The only way for an "application" stored on NAND to be executed is to copy it to either the internal program flash, or internal SRAM, or external SRAM. Then jump to its starting address. The same way a PC program is loaded from the hard-drive into the PC's RAM.
In your case, a more feasible approach might be to have the executable code stored in program flash and the read-only data ("hard-coded very large arrays (eGui images and fonts...)" stored in the external NAND.
Can someone provide some hints?
I'm also interested in this setup.
Thanks!
Hi Rui,
Yes the K70 NAND can hold application code that gets loaded to DDR memory to run. A bootloader could be in the internal flash.
Good appnote to review: AN4348: MCF54418 NAND Flash Controller
It is the same NAND controller as on Kinetis and MPC5125.

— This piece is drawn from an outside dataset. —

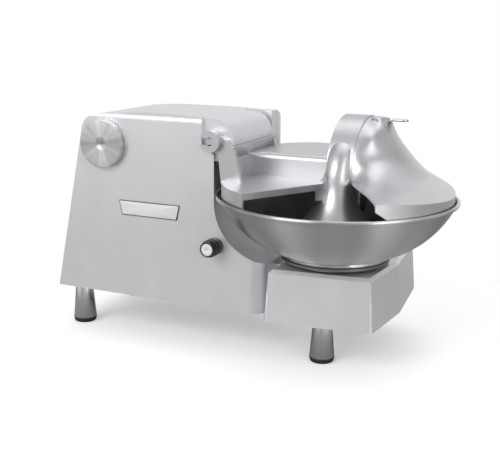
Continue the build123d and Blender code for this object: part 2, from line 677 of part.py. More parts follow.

But the bootloader would have to be "smart" to handle NAND unique features such as bad blocks, ECC, etc...
Or use MQX4.1 that has a FFS (flash file system) for NAND to handle that.
Regards,
David
Hi David,
could you suggest a MQX4.1 example for the use FFS on NANDFLASH?
Thanks
Michele
Hi Michele,
The support team is monitoring all the new posts. I recommend to submit a new question when the topic is different than the original question.